Please repeat only the stretch of records running from the first line through the line that contains "# The soft grip pad on the collar faces -Y.".

# THE INPUT:
----------

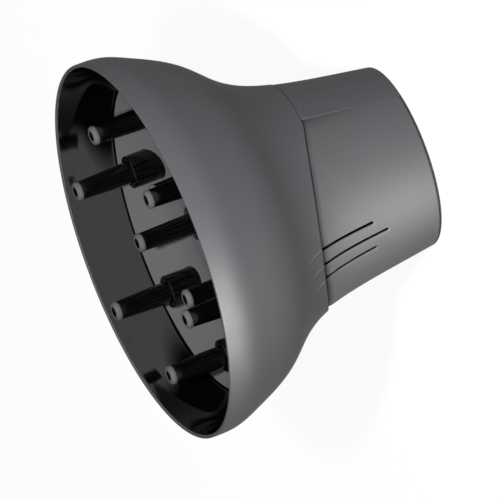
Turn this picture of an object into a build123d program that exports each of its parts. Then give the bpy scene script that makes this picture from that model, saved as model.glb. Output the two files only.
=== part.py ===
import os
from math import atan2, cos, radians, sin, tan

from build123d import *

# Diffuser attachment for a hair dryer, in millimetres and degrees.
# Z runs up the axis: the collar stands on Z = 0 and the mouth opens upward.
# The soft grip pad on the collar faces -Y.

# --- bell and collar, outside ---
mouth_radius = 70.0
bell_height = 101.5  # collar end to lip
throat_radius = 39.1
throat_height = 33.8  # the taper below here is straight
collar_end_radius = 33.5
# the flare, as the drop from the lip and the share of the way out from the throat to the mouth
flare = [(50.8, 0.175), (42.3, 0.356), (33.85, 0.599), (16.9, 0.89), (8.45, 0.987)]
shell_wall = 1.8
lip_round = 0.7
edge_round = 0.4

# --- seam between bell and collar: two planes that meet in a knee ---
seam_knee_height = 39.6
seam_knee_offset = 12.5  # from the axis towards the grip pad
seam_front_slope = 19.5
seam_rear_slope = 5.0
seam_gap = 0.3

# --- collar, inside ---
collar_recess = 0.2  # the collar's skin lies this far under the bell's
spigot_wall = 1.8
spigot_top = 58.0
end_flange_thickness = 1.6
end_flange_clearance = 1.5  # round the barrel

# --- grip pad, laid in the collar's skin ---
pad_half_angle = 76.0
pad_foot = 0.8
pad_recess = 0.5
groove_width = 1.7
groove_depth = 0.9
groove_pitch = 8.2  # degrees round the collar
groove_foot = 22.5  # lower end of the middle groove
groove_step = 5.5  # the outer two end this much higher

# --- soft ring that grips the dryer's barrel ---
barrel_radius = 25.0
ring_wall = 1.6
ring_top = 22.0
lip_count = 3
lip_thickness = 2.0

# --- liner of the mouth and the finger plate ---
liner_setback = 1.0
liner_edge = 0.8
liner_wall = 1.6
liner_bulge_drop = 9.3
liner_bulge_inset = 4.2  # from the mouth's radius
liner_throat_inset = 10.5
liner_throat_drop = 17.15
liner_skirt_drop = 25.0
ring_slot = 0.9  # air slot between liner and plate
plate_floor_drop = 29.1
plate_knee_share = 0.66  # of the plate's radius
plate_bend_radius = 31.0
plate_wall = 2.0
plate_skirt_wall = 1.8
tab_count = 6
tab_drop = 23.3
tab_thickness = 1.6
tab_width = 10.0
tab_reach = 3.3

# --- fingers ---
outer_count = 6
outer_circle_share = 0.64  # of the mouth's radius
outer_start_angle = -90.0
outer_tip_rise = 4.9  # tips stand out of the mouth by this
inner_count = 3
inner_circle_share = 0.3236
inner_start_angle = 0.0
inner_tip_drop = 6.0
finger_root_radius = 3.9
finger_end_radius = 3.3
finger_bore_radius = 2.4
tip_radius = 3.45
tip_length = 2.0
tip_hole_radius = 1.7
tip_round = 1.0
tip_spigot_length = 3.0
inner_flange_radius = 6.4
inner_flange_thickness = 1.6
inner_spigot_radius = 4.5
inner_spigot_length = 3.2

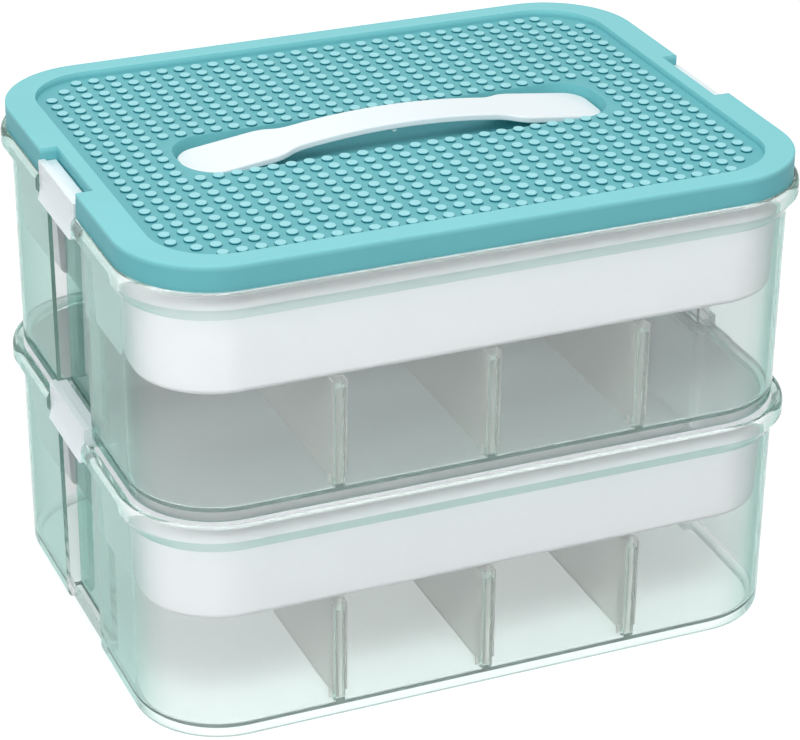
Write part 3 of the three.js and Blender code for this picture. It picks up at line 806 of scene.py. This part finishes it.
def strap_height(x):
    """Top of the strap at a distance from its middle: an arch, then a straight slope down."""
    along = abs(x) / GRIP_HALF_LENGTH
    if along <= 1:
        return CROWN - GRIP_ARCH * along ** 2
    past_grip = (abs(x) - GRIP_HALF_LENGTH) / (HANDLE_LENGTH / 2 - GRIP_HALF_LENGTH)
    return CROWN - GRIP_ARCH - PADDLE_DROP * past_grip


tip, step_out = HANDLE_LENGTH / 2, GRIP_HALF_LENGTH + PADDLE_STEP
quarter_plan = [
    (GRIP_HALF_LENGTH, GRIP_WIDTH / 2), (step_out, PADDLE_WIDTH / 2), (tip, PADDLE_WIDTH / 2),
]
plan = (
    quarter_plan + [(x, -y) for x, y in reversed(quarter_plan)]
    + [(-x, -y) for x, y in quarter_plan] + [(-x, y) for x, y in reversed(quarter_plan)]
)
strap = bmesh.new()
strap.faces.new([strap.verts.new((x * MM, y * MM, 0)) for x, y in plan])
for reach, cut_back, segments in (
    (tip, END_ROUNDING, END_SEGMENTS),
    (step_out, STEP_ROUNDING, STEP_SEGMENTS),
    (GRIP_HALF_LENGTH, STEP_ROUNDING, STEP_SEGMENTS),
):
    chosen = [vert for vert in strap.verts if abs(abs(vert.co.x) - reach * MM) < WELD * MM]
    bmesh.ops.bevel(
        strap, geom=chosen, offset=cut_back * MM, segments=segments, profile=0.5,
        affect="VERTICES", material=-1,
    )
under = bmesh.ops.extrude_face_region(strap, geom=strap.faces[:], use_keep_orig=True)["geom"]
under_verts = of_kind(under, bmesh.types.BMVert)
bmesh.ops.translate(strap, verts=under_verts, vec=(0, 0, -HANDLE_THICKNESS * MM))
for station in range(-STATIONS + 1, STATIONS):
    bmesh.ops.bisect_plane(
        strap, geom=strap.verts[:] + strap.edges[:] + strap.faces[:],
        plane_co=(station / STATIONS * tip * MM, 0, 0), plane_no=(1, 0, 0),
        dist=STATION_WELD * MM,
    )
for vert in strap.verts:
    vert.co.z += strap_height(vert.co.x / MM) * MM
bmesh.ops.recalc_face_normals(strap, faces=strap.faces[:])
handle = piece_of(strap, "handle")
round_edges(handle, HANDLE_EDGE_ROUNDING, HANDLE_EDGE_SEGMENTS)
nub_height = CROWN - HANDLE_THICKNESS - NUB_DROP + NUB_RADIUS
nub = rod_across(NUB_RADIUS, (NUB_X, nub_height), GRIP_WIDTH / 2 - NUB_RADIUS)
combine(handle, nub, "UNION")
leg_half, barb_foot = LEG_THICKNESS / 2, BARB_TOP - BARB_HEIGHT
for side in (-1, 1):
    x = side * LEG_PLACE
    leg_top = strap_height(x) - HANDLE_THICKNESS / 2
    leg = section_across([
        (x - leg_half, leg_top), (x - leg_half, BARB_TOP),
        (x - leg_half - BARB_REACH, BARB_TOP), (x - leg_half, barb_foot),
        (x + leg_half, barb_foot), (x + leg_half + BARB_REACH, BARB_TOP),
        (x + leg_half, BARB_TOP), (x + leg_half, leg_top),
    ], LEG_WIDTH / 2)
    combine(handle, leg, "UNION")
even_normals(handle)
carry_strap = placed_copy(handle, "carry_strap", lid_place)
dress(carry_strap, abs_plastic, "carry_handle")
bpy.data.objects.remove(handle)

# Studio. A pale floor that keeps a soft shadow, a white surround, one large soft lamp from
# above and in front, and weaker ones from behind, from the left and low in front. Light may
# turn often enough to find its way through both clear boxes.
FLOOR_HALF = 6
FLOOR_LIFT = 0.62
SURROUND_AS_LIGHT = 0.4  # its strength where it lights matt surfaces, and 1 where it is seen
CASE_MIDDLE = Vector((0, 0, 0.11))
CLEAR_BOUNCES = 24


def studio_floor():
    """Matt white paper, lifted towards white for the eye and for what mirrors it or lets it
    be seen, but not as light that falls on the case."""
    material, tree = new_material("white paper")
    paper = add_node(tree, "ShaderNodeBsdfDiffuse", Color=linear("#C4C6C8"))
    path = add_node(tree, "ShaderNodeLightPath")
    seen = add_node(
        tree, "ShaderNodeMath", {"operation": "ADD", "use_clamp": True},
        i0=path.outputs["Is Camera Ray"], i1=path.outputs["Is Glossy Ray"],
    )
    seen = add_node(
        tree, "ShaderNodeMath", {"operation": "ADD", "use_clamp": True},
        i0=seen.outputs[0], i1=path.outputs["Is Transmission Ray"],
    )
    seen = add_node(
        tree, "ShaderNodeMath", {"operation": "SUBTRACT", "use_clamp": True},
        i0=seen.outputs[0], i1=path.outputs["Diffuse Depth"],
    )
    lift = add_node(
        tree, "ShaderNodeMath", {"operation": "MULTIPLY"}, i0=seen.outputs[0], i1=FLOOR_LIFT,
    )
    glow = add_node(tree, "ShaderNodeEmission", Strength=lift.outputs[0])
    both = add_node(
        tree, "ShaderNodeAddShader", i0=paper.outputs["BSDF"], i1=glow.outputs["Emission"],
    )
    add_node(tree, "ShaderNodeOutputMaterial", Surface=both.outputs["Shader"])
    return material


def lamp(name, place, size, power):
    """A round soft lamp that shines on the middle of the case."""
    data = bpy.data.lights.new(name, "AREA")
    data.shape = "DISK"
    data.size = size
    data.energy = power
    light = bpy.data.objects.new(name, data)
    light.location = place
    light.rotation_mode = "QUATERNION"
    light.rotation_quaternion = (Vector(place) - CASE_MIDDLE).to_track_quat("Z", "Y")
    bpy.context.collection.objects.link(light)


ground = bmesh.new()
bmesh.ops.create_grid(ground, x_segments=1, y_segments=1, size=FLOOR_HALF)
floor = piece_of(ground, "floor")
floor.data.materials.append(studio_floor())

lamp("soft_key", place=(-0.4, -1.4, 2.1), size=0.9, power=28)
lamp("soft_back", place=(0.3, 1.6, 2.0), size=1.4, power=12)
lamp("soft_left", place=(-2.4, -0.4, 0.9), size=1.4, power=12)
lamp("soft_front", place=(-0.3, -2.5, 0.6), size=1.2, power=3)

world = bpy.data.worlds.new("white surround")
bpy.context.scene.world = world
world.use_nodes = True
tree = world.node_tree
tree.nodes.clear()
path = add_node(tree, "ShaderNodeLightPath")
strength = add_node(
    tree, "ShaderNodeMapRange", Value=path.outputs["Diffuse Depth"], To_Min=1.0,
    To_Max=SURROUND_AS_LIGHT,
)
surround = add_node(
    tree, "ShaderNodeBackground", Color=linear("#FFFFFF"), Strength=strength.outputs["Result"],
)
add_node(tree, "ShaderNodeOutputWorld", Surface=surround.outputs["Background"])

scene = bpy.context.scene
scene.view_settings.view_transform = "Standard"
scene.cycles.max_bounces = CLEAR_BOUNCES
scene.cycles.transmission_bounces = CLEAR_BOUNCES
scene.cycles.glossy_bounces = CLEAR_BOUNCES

----------

# TASK RESULT:
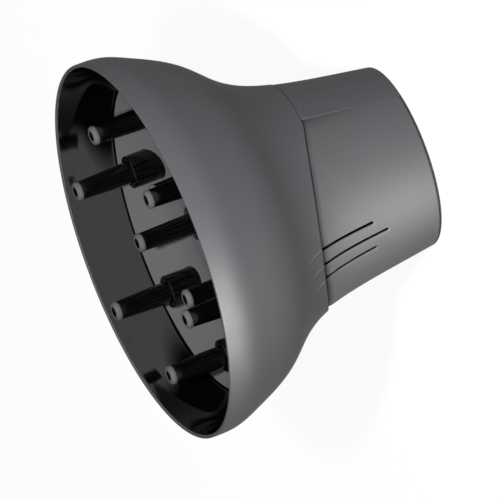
Turn this picture of an object into a build123d program that exports each of its parts. Then give the bpy scene script that makes this picture from that model, saved as model.glb. Output the two files only.
=== part.py ===
import os
from math import atan2, cos, radians, sin, tan

from build123d import *

# Diffuser attachment for a hair dryer, in millimetres and degrees.
# Z runs up the axis: the collar stands on Z = 0 and the mouth opens upward.
# The soft grip pad on the collar faces -Y.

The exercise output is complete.